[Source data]
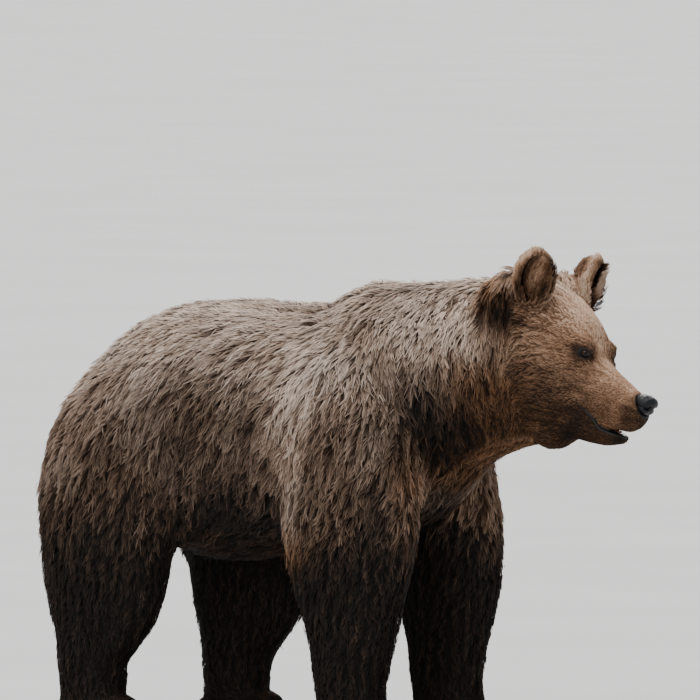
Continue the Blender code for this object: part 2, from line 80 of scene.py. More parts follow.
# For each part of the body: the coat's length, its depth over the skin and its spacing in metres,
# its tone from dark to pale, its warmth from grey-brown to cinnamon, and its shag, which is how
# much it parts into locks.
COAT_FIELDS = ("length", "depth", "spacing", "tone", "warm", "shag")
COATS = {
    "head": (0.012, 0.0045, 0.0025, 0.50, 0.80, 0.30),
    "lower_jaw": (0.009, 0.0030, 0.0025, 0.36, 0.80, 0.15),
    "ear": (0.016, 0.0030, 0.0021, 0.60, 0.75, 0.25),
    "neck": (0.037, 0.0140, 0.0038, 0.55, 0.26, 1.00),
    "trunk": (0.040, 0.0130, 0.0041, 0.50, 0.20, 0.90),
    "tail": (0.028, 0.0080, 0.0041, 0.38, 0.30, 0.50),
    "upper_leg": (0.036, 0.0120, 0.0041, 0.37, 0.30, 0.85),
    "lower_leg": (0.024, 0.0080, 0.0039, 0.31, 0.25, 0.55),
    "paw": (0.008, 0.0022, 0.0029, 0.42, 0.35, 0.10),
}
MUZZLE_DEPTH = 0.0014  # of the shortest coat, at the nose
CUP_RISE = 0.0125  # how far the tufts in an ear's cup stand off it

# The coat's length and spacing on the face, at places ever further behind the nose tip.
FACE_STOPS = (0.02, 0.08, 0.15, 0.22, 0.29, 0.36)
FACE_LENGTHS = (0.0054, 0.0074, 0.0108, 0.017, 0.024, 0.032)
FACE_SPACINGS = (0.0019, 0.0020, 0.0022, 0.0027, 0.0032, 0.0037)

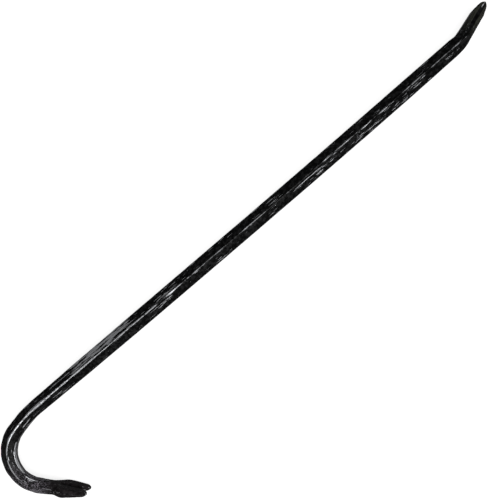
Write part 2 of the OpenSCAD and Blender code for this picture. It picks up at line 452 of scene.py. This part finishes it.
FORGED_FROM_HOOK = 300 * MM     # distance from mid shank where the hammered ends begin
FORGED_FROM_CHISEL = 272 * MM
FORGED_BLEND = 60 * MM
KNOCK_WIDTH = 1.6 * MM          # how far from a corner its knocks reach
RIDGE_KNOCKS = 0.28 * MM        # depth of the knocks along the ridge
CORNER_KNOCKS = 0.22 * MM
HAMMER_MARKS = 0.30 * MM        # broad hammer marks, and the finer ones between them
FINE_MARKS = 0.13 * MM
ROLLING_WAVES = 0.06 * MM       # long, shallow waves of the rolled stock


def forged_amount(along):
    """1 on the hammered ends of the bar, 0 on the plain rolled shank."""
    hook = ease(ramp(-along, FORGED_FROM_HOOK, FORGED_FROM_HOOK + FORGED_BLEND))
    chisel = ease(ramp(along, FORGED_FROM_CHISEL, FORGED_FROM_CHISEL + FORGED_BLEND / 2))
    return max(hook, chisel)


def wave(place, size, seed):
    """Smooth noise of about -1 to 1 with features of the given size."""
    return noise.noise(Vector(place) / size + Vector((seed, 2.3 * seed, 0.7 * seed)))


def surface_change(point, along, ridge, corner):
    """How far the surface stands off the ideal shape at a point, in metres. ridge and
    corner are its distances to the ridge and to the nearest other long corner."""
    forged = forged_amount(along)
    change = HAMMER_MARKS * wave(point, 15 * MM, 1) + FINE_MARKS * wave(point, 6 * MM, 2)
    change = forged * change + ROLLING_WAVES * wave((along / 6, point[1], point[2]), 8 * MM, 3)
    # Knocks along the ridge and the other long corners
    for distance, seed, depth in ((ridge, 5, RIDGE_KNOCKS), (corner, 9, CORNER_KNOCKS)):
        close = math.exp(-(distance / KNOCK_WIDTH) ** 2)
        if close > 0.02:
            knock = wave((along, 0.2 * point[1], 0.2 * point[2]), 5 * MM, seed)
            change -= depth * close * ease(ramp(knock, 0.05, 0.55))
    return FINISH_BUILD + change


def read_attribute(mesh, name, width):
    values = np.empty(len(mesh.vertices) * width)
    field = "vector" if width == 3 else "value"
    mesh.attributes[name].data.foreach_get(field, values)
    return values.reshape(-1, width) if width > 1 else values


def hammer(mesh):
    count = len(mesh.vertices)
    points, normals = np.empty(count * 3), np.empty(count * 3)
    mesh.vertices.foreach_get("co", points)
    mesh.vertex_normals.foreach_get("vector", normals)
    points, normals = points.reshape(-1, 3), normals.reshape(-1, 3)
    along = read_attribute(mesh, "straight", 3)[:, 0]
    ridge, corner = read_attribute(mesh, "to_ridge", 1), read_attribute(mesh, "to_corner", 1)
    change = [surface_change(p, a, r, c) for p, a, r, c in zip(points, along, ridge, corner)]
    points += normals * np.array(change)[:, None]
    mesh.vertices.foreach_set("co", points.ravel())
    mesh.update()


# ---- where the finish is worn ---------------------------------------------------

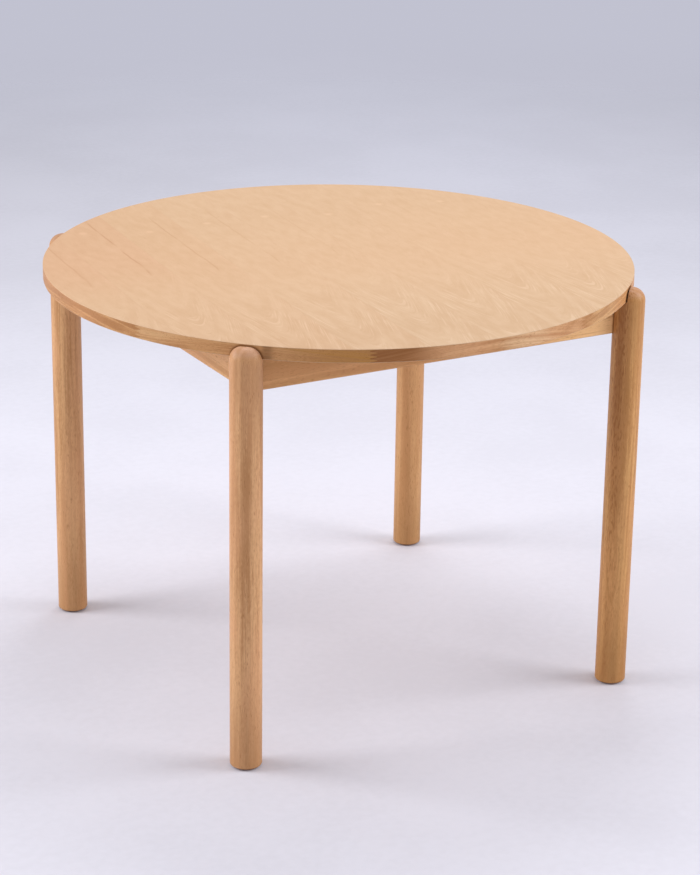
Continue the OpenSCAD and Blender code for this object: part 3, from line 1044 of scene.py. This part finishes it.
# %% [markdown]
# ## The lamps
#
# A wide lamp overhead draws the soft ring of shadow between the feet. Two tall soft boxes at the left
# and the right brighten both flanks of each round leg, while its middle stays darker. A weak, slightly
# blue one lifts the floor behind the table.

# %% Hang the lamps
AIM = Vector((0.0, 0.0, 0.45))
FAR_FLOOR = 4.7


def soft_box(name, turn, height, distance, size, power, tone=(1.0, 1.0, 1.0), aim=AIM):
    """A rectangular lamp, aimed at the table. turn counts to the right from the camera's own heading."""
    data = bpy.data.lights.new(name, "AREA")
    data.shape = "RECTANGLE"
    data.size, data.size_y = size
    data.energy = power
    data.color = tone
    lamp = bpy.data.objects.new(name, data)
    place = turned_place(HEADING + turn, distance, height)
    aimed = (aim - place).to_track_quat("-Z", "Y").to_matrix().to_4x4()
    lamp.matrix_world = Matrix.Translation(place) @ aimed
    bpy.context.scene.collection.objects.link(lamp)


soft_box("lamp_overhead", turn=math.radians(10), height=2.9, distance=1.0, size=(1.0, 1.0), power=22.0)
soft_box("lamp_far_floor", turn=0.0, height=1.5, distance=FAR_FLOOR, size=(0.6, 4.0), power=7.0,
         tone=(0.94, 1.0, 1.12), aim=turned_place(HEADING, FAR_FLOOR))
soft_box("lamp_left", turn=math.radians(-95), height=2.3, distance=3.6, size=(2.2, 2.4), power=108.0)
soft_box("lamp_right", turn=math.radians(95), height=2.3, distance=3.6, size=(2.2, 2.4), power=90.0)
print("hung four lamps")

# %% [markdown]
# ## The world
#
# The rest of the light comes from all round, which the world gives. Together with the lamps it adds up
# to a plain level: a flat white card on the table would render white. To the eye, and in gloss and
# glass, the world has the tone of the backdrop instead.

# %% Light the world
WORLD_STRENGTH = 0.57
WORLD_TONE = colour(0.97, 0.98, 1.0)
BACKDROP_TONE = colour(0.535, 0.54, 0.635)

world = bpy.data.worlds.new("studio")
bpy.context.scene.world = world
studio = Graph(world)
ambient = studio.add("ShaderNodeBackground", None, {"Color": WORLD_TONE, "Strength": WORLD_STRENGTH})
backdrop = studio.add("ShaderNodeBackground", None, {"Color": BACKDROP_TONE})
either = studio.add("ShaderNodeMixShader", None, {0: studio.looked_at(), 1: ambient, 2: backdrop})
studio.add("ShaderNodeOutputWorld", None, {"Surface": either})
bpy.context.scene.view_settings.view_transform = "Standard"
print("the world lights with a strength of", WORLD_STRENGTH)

## Required task
Output exactly one stretch of the listing: from the line containing "Continue the OpenSCAD" through the line containing "FAR_FLOOR = 4.7", both end lines included.

## Result below
Continue the OpenSCAD and Blender code for this object: part 3, from line 1044 of scene.py. This part finishes it.
# %% [markdown]
# ## The lamps
#
# A wide lamp overhead draws the soft ring of shadow between the feet. Two tall soft boxes at the left
# and the right brighten both flanks of each round leg, while its middle stays darker. A weak, slightly
# blue one lifts the floor behind the table.

# %% Hang the lamps
AIM = Vector((0.0, 0.0, 0.45))
FAR_FLOOR = 4.7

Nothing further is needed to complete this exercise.